Quantos estados ele conhecia? Será que viajava gratuitamente e, ao chegar ao destino, participava de eventos com entradas despercebidas por seguranças e organizadores? Tipo: segunda, cinema. Entra por cima, na salinha do projetor. Terça: teatro, pela janela do camarim. Quarta: futebol, fantasiado de mascote cabeçudo. Quinta, show sertanejo. Esse é fácil, só entrar de chapéu, segurando um violão e se dizer o roadie da banda. Sexta, cervejinha em boteco chique. Camisa branca, gravata borboleta e atender dois ou três pedidos de clientes, fazendo-se de garçom. O sábado sempre varia, de feira de filhotes a calourada do DCE. De vale-tudo a show do Franz Ferdinand. De automobilismo a casas de striptease. Domingo, dia de entrar em outro ônibus e conhecer outros lugares, outras culturas, outras pessoas.
Será que já conheceu a Europa, viajando clandestinamente de avião? Ou de navio. De iate? Falava outras línguas, pelo menos inglês? Amazônia, Pantanal? Será que já entrou sem credencial em uma coletiva do Dunga? Tudo deve ter começado quando, aos 11 anos, foi à primeira festa de 15 anos como penetra. Nunca mais parou.

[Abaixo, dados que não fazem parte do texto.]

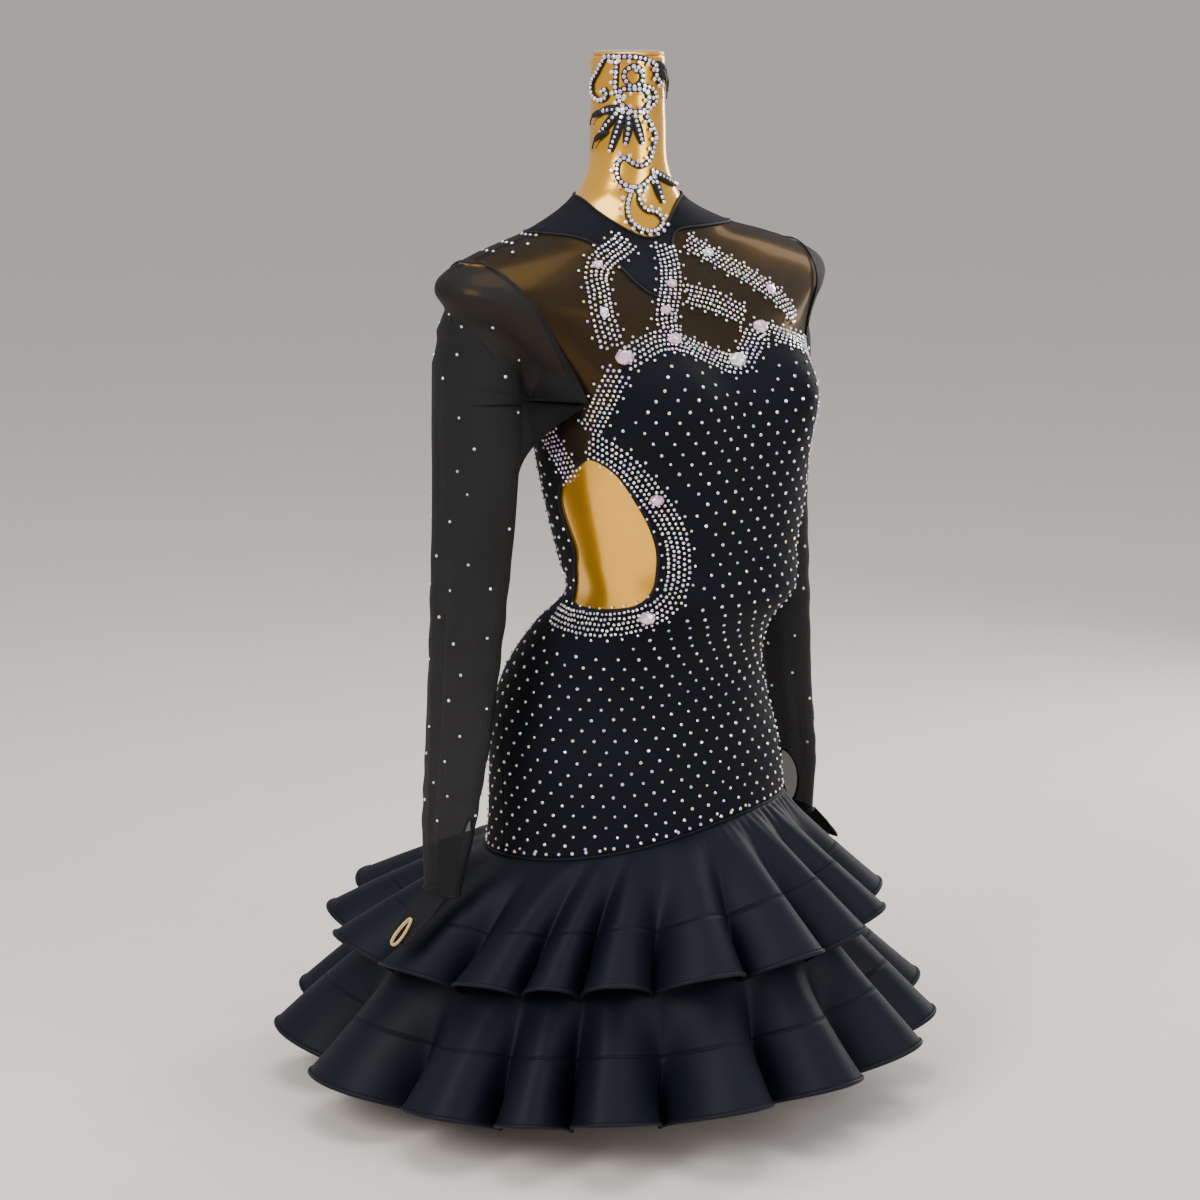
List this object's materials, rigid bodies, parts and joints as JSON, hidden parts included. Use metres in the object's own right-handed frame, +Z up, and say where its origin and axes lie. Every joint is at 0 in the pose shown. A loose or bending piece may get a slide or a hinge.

A tranquilidade do clandestino enquanto se levantava do esconderijo, logo ao ser desmascarado, me marcou. Que segurança, que certeza do que fazia. Olho pela última vez para a 46 e tento me concentrar no livro em minhas mãos, a cidade ficou pra trás. A viagem vai ser longa.
7 comentários:
Haha! Esse seria o "Impostor" da classe baixa. Trajando um tradicional shortinho no estilo "Muqueca".
Eu ia fazer a mesma comparação com o Impostor. Nem faz muito tempo que o CQC fez uma matéria mesmo estilo.
Os penetras estão fazendo escola.
Marcelo Shorts???
Genial!
Rizio???
Maicou matou a xarada.
O cara era bastante semelhante com o Rizzio mesmo.
Acho que era o próprio.
É a malícia e a criatividade do povo brasileiro que tenta passar por baixo da roleta mesmo depois dos 25.